The impress Günzburg left upon Hebrew literature is of special importance. Until his time, despite the examples set by Satanov and Levin, Hebrew was stamped with the hallmark of medievalism. Like the Spanish entertainment in Dryden's Mock Astrologer, at which everything at the table tasted of nothing but red pepper, so the literature of that day was dominated by the style and spirit of the Talmud and saturated with its subtleties. Astronomy, philosophy, mathematics, and poetry swarmed with puns, alliterations, pedantic allusions; they were overladen with irrelevant notes and interwoven with quaint and strained interpretations. Günzburg was the first, with the exception of Erter perhaps, to try to remedy the evil. "Every writer," he maintained, "should guard himself against the fastidiousness or stiffness which results from pedantry, and take great pains not only with the content of his thoughts, but with the language in which these thoughts are couched." Simplicity, perspicuity, and conciseness, these he taught by precept and example, and though he was accused of "Germanizing" the Hebrew language, he persisted in his labor until he attained the foremost rank among the neo-Hebraic litterateurs.

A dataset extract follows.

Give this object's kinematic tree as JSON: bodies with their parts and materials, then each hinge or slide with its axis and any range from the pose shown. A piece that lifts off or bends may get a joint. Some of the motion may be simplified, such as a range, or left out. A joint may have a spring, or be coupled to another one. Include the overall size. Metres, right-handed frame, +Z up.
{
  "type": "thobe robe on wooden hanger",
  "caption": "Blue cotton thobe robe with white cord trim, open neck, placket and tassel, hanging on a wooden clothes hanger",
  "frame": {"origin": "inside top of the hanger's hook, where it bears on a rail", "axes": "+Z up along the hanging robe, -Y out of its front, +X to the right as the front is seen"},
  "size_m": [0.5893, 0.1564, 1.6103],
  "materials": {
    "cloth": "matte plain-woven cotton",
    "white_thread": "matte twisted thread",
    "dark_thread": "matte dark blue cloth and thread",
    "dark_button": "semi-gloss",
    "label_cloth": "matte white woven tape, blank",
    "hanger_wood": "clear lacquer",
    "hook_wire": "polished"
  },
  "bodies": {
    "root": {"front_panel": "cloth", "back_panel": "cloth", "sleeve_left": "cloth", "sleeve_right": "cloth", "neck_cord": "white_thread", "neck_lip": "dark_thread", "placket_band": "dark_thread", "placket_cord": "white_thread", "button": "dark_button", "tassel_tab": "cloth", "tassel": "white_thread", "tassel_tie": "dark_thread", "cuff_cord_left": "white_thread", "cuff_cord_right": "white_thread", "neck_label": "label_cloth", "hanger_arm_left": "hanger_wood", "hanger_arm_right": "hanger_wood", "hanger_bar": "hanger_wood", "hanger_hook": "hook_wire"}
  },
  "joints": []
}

In Günzburg we find the artistic temperament developed to a degree rare among Hebraists of even more recent years. He wrote only in moments of inspiration. At times he passed weeks and months without penning a line, but when once aroused he wrote unceasingly until he finished what he had begun. He was careful in the choice of his words, careful in the choice of his books, and would recommend nothing but the best. "I may not have genius enough," he would say, "to distinguish between better and best, but I do not lack common sense, to differentiate tares from weeds." Above all, he possessed a sense of honor, the greatest stimulus, as he maintained, to noble endeavors. "For as marriage is necessary to perpetuate the race, and food to sustain the individual, so is honor to the existence of the superior man."

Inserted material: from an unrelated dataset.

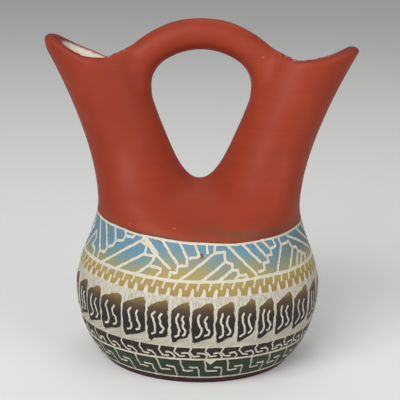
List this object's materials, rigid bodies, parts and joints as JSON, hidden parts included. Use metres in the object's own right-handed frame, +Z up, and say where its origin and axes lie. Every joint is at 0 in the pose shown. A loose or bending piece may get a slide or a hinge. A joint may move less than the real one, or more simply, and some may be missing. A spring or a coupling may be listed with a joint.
{
  "type": "wedding vase",
  "caption": "Round-bellied pottery vase with two leaning spouts joined by an arched handle, with etched bands of pattern round the belly.",
  "frame": {"origin": "centre of the flat foot, on the surface that the vase stands on", "axes": "+Z up, +X to the right through both mouths, -Y to the front as in the picture"},
  "size_m": [0.1848, 0.147, 0.203],
  "materials": {
    "fired_clay": "satin"
  },
  "bodies": {
    "root": {"vase": "fired_clay"}
  },
  "joints": []
}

Of the fifty years of his active life more than one-half was spent in literary labor. His books obtained a wide circulation, and, though they were rather expensive, became rare soon after their publication. Yet, strange to say, this eminent Hebraist seldom, if ever, lauds the beauties of the "daughter of Eber" (Hebrew) like his fellow-Maskilim since the days of the Meassefim, nor does he even think it incumbent on a Jew to be conversant with it.

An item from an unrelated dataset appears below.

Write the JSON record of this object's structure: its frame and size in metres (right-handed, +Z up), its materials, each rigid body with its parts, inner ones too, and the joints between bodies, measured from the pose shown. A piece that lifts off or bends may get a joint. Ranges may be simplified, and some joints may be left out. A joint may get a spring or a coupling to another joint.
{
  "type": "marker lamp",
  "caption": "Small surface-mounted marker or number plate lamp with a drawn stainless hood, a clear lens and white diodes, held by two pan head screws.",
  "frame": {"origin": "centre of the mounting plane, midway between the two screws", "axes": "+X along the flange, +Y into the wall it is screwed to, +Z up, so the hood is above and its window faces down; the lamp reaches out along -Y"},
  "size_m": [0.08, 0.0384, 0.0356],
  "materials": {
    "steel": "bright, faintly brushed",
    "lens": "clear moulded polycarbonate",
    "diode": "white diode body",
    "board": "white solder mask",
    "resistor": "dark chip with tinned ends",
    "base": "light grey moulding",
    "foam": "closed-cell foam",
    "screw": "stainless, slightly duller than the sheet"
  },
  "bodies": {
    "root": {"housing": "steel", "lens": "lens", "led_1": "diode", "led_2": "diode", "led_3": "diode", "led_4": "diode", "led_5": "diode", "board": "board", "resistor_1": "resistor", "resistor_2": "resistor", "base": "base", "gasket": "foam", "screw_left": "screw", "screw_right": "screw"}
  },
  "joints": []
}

Three periods have passed over me—he writes to a friend—since I dedicated myself to Hebrew. As a youth I loved it as a Jewish lad loves his betrothed, not because he is enamored of her charms, but because his parents have chosen her for him; as I grew older, I continued to love it as a Jewish man loves his wife, not because of real affection, but because she is the only one he knows; now that I am old, I still love her, as an elderly Jew loves his helpmate: he is aware that she lacks many of the accomplishments of which more educated women can boast, but, for all that, remembering her faithfulness in the past, he loves her also in the present, and loves her till he dies.
Günzburg was different from most of his contemporaries in another respect. He was a voluminous writer, but only a few of his books and essays bear on what we now call Jewish science. Zunz, Geiger, and Jost, seeing that Judaism was gradually losing its hold upon their Jewish countrymen, resorted to exploring and narrating, in German, the wonderful story of their race, in the hope of renewing its ebbing strength. Levinsohn, living amid a different environment, deemed it best to convince his fellow-Jews that secular knowledge was necessary, and religion sanctioned their pursuit thereof. Günzburg, the man of letters, determined to teach through the vehicle of Hebrew the true and the beautiful wherever he found it. He felt called upon to reveal to his brethren the grandeur of the world beyond the dingy ghetto, to tell them the stories not contained in the Midrash, Josippon, or the biographies of rabbis and zaddikim. He translated Campe's Discovery of the New World, compiled a history of ancient civilization, and narrated the epochal event of the nineteenth century, the conflict between Russia and France. He taught his fellow-Jews to think correctly and logically, to clothe their thoughts in beautiful expressions, and revealed his innermost being to them in his autobiography, Abi'ezer. As a writer he appears neither erudite nor profound. We cannot apply to his works what we may safely say of Elijah Vilna's and Levinsohn's, that "there is solid metal enough in them to fit out whole circulating libraries, were it beaten into the usual filigree." But he was elegant, cultured, intelligent, honorable; one who joined a feeling heart to a love for art; a Moses who struck from the rock of the Hebrew tongue refreshing streams for those thirsting for knowledge; a most amiable personality, and an altogether unusual character during the century-long struggle between light and darkness in the Jewry of Russia.